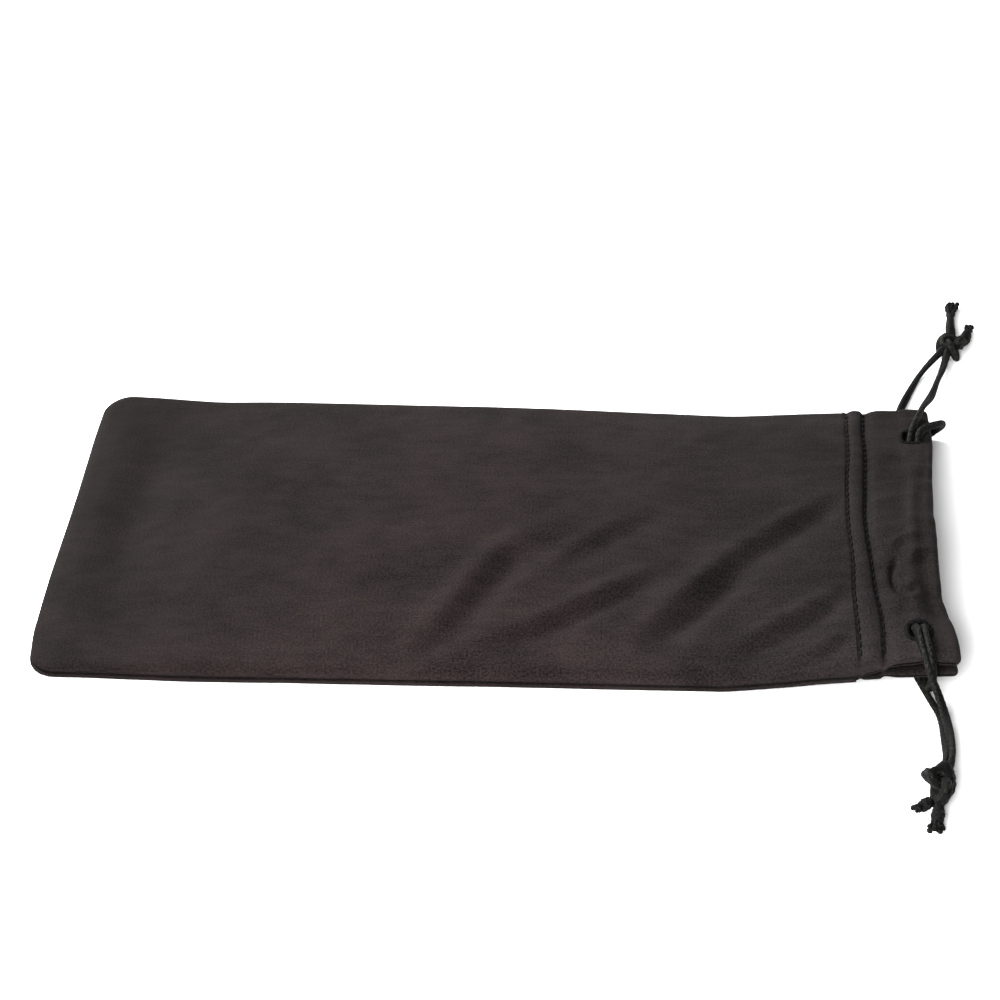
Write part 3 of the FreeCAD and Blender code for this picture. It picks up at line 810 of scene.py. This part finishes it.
def carried_frames(points):
    """Tangent and two carried directions along a line of points."""
    tangents = np.gradient(points, axis=0)
    tangents /= np.linalg.norm(tangents, axis=1, keepdims=True)
    first = np.cross(tangents[0], (0, 0, 1))
    if np.linalg.norm(first) < 0.1:
        first = np.cross(tangents[0], (1, 0, 0))
    sides = [first / np.linalg.norm(first)]
    for tangent in tangents[1:]:
        side = sides[-1] - tangent * (sides[-1] @ tangent)
        sides.append(side / np.linalg.norm(side))
    sides = np.array(sides)
    return tangents, sides, np.cross(tangents, sides)


def tube(points, radii, sides, relief=None, floor=None):
    """Closed tube along points; radii is one number or one per point."""
    points = np.asarray(points, float)
    radii = np.broadcast_to(np.asarray(radii, float), (len(points),))
    _, first, second = carried_frames(points)
    along = lengths_along(points)
    angle = np.linspace(0, 2 * math.pi, sides, endpoint=False)
    raised = relief(angle[None, :], along[:, None]) if relief else np.ones((len(points), sides))
    size = radii[:, None] * raised
    rings = (points[:, None] + size[..., None] * (first[:, None] * np.cos(angle)[None, :, None]
                                                  + second[:, None] * np.sin(angle)[None, :, None]))
    if floor is not None:
        rings[..., 2] = np.maximum(rings[..., 2], floor)
    vertices = np.concatenate([rings.reshape(-1, 3), points[:1], points[-1:]])
    index = np.arange(len(points) * sides).reshape(len(points), sides)
    turned = np.roll(index, -1, axis=1)
    faces = np.stack([index[:-1], turned[:-1], turned[1:], index[1:]], axis=-1).reshape(-1, 4).tolist()
    start, end = len(vertices) - 2, len(vertices) - 1
    faces += [(turned[0, k], index[0, k], start) for k in range(sides)]
    faces += [(index[-1, k], turned[-1, k], end) for k in range(sides)]
    # The third place is the surface's height over the cord's full radius; the braid material paints shade
    # by it.
    flat = np.stack([np.broadcast_to(along[:, None], size.shape), angle[None, :] * radii[:, None],
                     size / radii.max()], axis=-1).reshape(-1, 3)
    flat = np.concatenate([flat, [(0, 0, 0.9), (along[-1], 0, 0.9)]])
    return vertices, faces, flat


def braided(line, radii, sides=20):
    """Tube of braid that doesn't reach below the table."""
    return tube(line, radii, sides, braid_relief, floor=0.0)


def tubes_mesh(name, parts, material):
    """Several tubes as one object."""
    vertices, faces, flats, count = [], [], [], 0
    for number, (points, cells, flat) in enumerate(parts):
        faces += [tuple(int(v) + count for v in cell) for cell in cells]
        vertices.append(points)
        flats.append(flat + (number * 3.7, 0, 0))
        count += len(points)
    return make_mesh(name, np.concatenate(vertices), faces, material, np.concatenate(flats))


def thread_mesh(name, lines, radius):
    return tubes_mesh(name, [tube(line, radius, 7) for line in lines], THREAD)


def arched(points, up, lift, dive):
    """A stitch: its middle lifted off the cloth and both ends drawn into it."""
    share = np.linspace(-1, 1, len(points))
    points = np.array(points, float)
    points[:, 2] += up * (lift - (lift + dive) * np.abs(share) ** 3)
    return points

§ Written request
Copy down the material exactly as written.

§ Full response
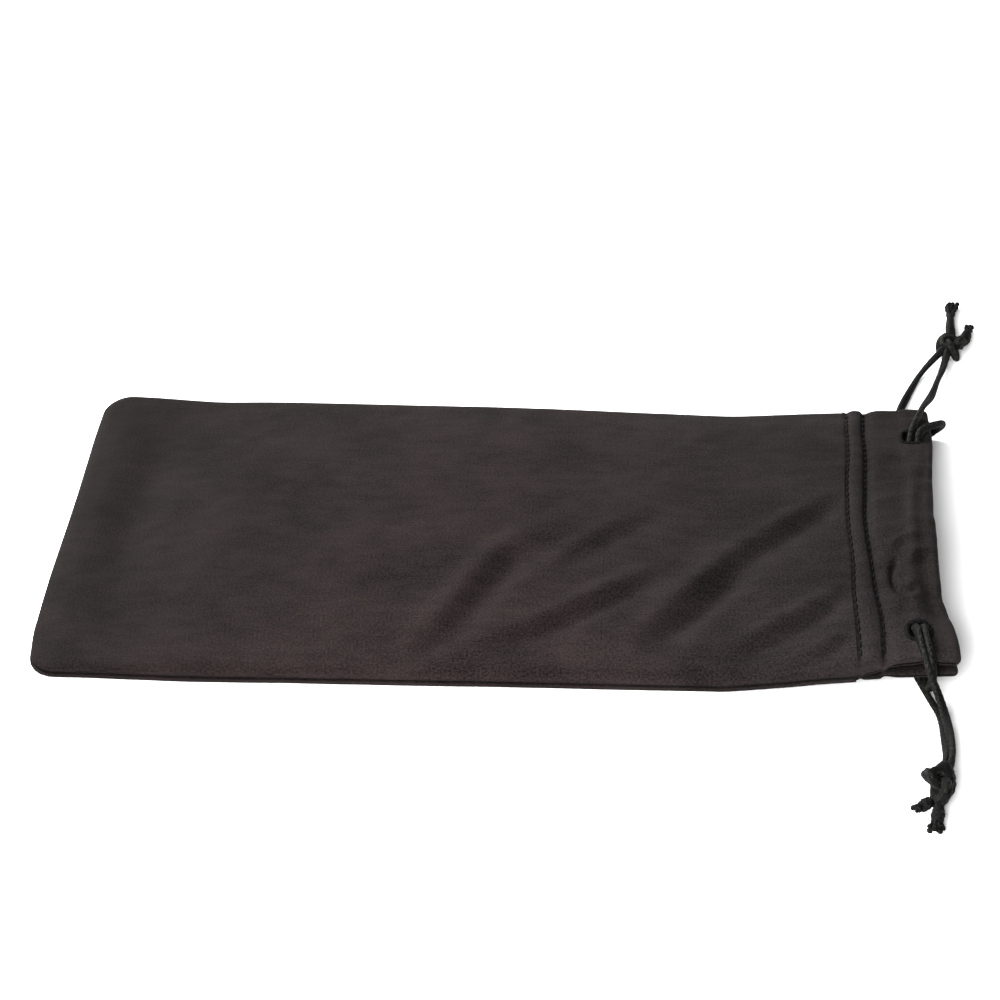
Write part 3 of the FreeCAD and Blender code for this picture. It picks up at line 810 of scene.py. This part finishes it.
def carried_frames(points):
    """Tangent and two carried directions along a line of points."""
    tangents = np.gradient(points, axis=0)
    tangents /= np.linalg.norm(tangents, axis=1, keepdims=True)
    first = np.cross(tangents[0], (0, 0, 1))
    if np.linalg.norm(first) < 0.1:
        first = np.cross(tangents[0], (1, 0, 0))
    sides = [first / np.linalg.norm(first)]
    for tangent in tangents[1:]:
        side = sides[-1] - tangent * (sides[-1] @ tangent)
        sides.append(side / np.linalg.norm(side))
    sides = np.array(sides)
    return tangents, sides, np.cross(tangents, sides)


def tube(points, radii, sides, relief=None, floor=None):
    """Closed tube along points; radii is one number or one per point."""
    points = np.asarray(points, float)
    radii = np.broadcast_to(np.asarray(radii, float), (len(points),))
    _, first, second = carried_frames(points)
    along = lengths_along(points)
    angle = np.linspace(0, 2 * math.pi, sides, endpoint=False)
    raised = relief(angle[None, :], along[:, None]) if relief else np.ones((len(points), sides))
    size = radii[:, None] * raised
    rings = (points[:, None] + size[..., None] * (first[:, None] * np.cos(angle)[None, :, None]
                                                  + second[:, None] * np.sin(angle)[None, :, None]))
    if floor is not None:
        rings[..., 2] = np.maximum(rings[..., 2], floor)
    vertices = np.concatenate([rings.reshape(-1, 3), points[:1], points[-1:]])
    index = np.arange(len(points) * sides).reshape(len(points), sides)
    turned = np.roll(index, -1, axis=1)
    faces = np.stack([index[:-1], turned[:-1], turned[1:], index[1:]], axis=-1).reshape(-1, 4).tolist()
    start, end = len(vertices) - 2, len(vertices) - 1
    faces += [(turned[0, k], index[0, k], start) for k in range(sides)]
    faces += [(index[-1, k], turned[-1, k], end) for k in range(sides)]
    # The third place is the surface's height over the cord's full radius; the braid material paints shade
    # by it.
    flat = np.stack([np.broadcast_to(along[:, None], size.shape), angle[None, :] * radii[:, None],
                     size / radii.max()], axis=-1).reshape(-1, 3)
    flat = np.concatenate([flat, [(0, 0, 0.9), (along[-1], 0, 0.9)]])
    return vertices, faces, flat


def braided(line, radii, sides=20):
    """Tube of braid that doesn't reach below the table."""
    return tube(line, radii, sides, braid_relief, floor=0.0)


def tubes_mesh(name, parts, material):
    """Several tubes as one object."""
    vertices, faces, flats, count = [], [], [], 0
    for number, (points, cells, flat) in enumerate(parts):
        faces += [tuple(int(v) + count for v in cell) for cell in cells]
        vertices.append(points)
        flats.append(flat + (number * 3.7, 0, 0))
        count += len(points)
    return make_mesh(name, np.concatenate(vertices), faces, material, np.concatenate(flats))


def thread_mesh(name, lines, radius):
    return tubes_mesh(name, [tube(line, radius, 7) for line in lines], THREAD)


def arched(points, up, lift, dive):
    """A stitch: its middle lifted off the cloth and both ends drawn into it."""
    share = np.linspace(-1, 1, len(points))
    points = np.array(points, float)
    points[:, 2] += up * (lift - (lift + dive) * np.abs(share) ** 3)
    return points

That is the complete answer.